The first Step It Up 2007 rally campaign, held last spring, urged Congress to pass legislation to cut the carbon emissions that contribute to climate change 80 percent by 2050.

This time, national organizers have added two new demands: A moratorium on new coal plants and an increase in "green" jobs.

San Francisco organizer Jerry James Stone noted that the city added its own twist, discussing the urgency of fully implementing the city's Climate Action Plan and proposing a ban on new nuclear power plants.

"In April, we saw that Americans were really concerned about climate change," said Stone.

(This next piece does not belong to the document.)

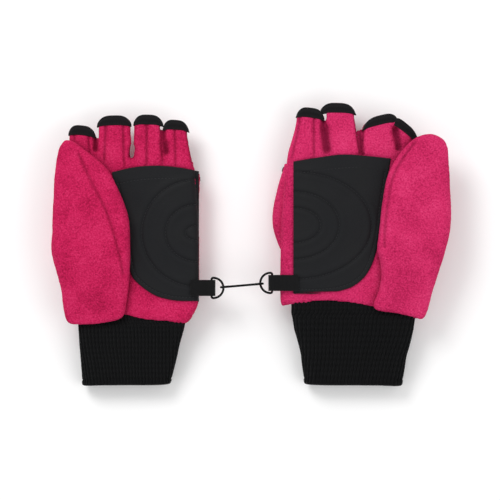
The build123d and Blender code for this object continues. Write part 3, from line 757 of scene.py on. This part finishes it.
def finger_edging(glove, finger):
    """Knit edging round a fingertip: up the outside, over a soft lip and down inside."""
    name, end, sink = finger[0], finger[5], finger[7]
    low, high = glove.box("middle_finger")
    low[2] += SLACK
    tall = high[2] - low[2]
    # distance along the finger from its end, and how far the edging stands out from the fleece
    profile = [(-BINDING, -0.5), (-BINDING, 0.1), (-BINDING + 0.5, PROUD), (-BINDING * 0.5, PROUD + 0.12),
               (-1.2, PROUD), (-0.35, PROUD - 0.35), (0.0, -0.6), (-0.3, -WALL + 0.1), (-1.2, -WALL - 0.3),
               (-6.5, -WALL - 0.35), (-7, -WALL + 0.3)]
    count = 88
    rows = []
    for back, out in profile:
        v = end + back
        middle, width = finger_line(finger, np.array(v), glove.knuckle)
        ring, outward = slot_ring(float(width), tall, count)
        under = np.where(outward[:, 1] < -0.2, 0.3, 1.0) if out > 0 else np.ones(count)
        spots = ring + outward * (out * under)[:, None]
        u = float(middle) + spots[:, 0]
        rounded = finger_end(finger, spots[:, 0], float(width)) - end
        leaning = finger[6] * spots[:, 0]
        share = step_up(np.array(back), -BINDING, -1.0) if out > -WALL + 0.2 else 0.85
        along = v + leaning + (0.25 + 0.75 * share) * (rounded - leaning)
        level = (low[2] + high[2]) / 2 - sink + lie(u, along) + spots[:, 1]
        rows.append(np.stack([u, along, level], axis=1))
    points = np.vstack(rows)
    faces = strip_faces(len(rows), count, closed=True)
    glove.add(f"{name}_edging", points, faces, EDGING, slot="knit_binding", replaces=(f"{name}_binding",),
              uv=strip_uv(len(rows), count))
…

"Now, a year from election day, we are asking our leaders to tell us how they will address this global issue," Stone said.

"A stance against nuclear energy is part of the role San Francisco is taking in this national effort," said master of ceremonies David Jay, a community organizer with Green Gorillas Against Greenwash.

"We hope to get the city to take climate change more seriously," Jay said, "and to push for legislation to have the city's power plants powered by renewable energy sources such as solar and wind power."

One of several East Bay rallies was held in Lower Sproul Plaza at UC Berkeley, where an estimated 150 people of all ages gathered to hear speeches and musical performances.

"Climate change and sustainability are huge issues for students," said Mallory Sadan, student coordinator of the Berkeley campus event, which was sponsored by the California Student Public Interest Research Group (CALPIRG) as part of its Campus Climate Change Campaign.

"We want to get the message out before the presidential candidates start campaigning in earnest," Sadan said. "We want change. We want stronger leadership."

The founder of Step It Up 2007, journalist and activist Bill McKibben, is a visiting professor at Middlebury College in Vermont and the author of "Fight Global Warming Now." The movement began in January, when he launched the Web site: www.stepitup2007.org.

"Northern California is one of the places we can count on," McKibben told The Chronicle by phone Friday. "It's not preaching to the choir. It's getting the choir to sing loudly enough for our leaders to hear them."